Object data in JSON
##########
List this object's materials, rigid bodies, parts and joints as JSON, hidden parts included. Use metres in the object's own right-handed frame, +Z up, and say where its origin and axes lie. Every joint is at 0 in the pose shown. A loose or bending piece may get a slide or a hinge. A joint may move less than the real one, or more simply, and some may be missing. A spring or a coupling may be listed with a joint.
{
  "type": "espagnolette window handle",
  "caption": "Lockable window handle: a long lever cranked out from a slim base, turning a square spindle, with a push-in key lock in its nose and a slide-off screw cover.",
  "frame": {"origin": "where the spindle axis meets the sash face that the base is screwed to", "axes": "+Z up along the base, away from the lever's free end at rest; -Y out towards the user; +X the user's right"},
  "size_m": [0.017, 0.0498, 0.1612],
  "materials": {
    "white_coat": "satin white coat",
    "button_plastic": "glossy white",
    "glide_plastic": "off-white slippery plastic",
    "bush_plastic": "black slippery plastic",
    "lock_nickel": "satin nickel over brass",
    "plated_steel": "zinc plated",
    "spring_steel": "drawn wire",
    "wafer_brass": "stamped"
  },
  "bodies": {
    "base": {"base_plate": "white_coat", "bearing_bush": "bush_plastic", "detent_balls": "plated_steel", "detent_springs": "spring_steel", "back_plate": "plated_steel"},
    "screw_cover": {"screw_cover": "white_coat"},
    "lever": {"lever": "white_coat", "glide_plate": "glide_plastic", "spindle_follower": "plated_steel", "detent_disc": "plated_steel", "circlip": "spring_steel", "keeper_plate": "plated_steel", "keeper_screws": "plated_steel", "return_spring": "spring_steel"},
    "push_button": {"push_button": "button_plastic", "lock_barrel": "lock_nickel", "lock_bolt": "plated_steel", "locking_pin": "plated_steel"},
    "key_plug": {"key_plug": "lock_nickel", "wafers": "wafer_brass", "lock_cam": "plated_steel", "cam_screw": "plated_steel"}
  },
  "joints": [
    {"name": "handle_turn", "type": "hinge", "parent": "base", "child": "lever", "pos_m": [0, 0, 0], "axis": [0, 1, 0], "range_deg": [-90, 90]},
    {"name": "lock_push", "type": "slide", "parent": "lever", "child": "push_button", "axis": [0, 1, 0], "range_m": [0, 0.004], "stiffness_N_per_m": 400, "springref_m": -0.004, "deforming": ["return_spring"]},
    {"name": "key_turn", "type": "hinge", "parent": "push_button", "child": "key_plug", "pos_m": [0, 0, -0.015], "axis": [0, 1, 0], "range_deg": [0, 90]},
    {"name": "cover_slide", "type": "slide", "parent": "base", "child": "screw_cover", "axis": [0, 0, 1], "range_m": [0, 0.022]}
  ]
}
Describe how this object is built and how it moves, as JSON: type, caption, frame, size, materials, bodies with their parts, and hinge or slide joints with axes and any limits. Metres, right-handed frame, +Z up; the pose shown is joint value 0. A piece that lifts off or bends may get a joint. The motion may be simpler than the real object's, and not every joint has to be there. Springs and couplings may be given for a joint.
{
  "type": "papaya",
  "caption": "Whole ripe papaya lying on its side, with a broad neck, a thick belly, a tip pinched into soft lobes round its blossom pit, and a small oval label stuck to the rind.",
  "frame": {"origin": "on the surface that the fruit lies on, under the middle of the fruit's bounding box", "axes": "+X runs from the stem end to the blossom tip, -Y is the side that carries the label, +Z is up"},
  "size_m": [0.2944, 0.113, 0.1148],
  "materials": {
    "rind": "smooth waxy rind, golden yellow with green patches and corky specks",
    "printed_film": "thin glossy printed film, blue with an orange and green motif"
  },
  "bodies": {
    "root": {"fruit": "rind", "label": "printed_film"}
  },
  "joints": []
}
##########
Short task:
Set down the entries above again, word for word.

Exercise solution:
List this object's materials, rigid bodies, parts and joints as JSON, hidden parts included. Use metres in the object's own right-handed frame, +Z up, and say where its origin and axes lie. Every joint is at 0 in the pose shown. A loose or bending piece may get a slide or a hinge. A joint may move less than the real one, or more simply, and some may be missing. A spring or a coupling may be listed with a joint.
{
  "type": "espagnolette window handle",
  "caption": "Lockable window handle: a long lever cranked out from a slim base, turning a square spindle, with a push-in key lock in its nose and a slide-off screw cover.",
  "frame": {"origin": "where the spindle axis meets the sash face that the base is screwed to", "axes": "+Z up along the base, away from the lever's free end at rest; -Y out towards the user; +X the user's right"},
  "size_m": [0.017, 0.0498, 0.1612],
  "materials": {
    "white_coat": "satin white coat",
    "button_plastic": "glossy white",
    "glide_plastic": "off-white slippery plastic",
    "bush_plastic": "black slippery plastic",
    "lock_nickel": "satin nickel over brass",
    "plated_steel": "zinc plated",
    "spring_steel": "drawn wire",
    "wafer_brass": "stamped"
  },
  "bodies": {
    "base": {"base_plate": "white_coat", "bearing_bush": "bush_plastic", "detent_balls": "plated_steel", "detent_springs": "spring_steel", "back_plate": "plated_steel"},
    "screw_cover": {"screw_cover": "white_coat"},
    "lever": {"lever": "white_coat", "glide_plate": "glide_plastic", "spindle_follower": "plated_steel", "detent_disc": "plated_steel", "circlip": "spring_steel", "keeper_plate": "plated_steel", "keeper_screws": "plated_steel", "return_spring": "spring_steel"},
    "push_button": {"push_button": "button_plastic", "lock_barrel": "lock_nickel", "lock_bolt": "plated_steel", "locking_pin": "plated_steel"},
    "key_plug": {"key_plug": "lock_nickel", "wafers": "wafer_brass", "lock_cam": "plated_steel", "cam_screw": "plated_steel"}
  },
  "joints": [
    {"name": "handle_turn", "type": "hinge", "parent": "base", "child": "lever", "pos_m": [0, 0, 0], "axis": [0, 1, 0], "range_deg": [-90, 90]},
    {"name": "lock_push", "type": "slide", "parent": "lever", "child": "push_button", "axis": [0, 1, 0], "range_m": [0, 0.004], "stiffness_N_per_m": 400, "springref_m": -0.004, "deforming": ["return_spring"]},
    {"name": "key_turn", "type": "hinge", "parent": "push_button", "child": "key_plug", "pos_m": [0, 0, -0.015], "axis": [0, 1, 0], "range_deg": [0, 90]},
    {"name": "cover_slide", "type": "slide", "parent": "base", "child": "screw_cover", "axis": [0, 0, 1], "range_m": [0, 0.022]}
  ]
}
Describe how this object is built and how it moves, as JSON: type, caption, frame, size, materials, bodies with their parts, and hinge or slide joints with axes and any limits. Metres, right-handed frame, +Z up; the pose shown is joint value 0. A piece that lifts off or bends may get a joint. The motion may be simpler than the real object's, and not every joint has to be there. Springs and couplings may be given for a joint.
{
  "type": "papaya",
  "caption": "Whole ripe papaya lying on its side, with a broad neck, a thick belly, a tip pinched into soft lobes round its blossom pit, and a small oval label stuck to the rind.",
  "frame": {"origin": "on the surface that the fruit lies on, under the middle of the fruit's bounding box", "axes": "+X runs from the stem end to the blossom tip, -Y is the side that carries the label, +Z is up"},
  "size_m": [0.2944, 0.113, 0.1148],
  "materials": {
    "rind": "smooth waxy rind, golden yellow with green patches and corky specks",
    "printed_film": "thin glossy printed film, blue with an orange and green motif"
  },
  "bodies": {
    "root": {"fruit": "rind", "label": "printed_film"}
  },
  "joints": []
}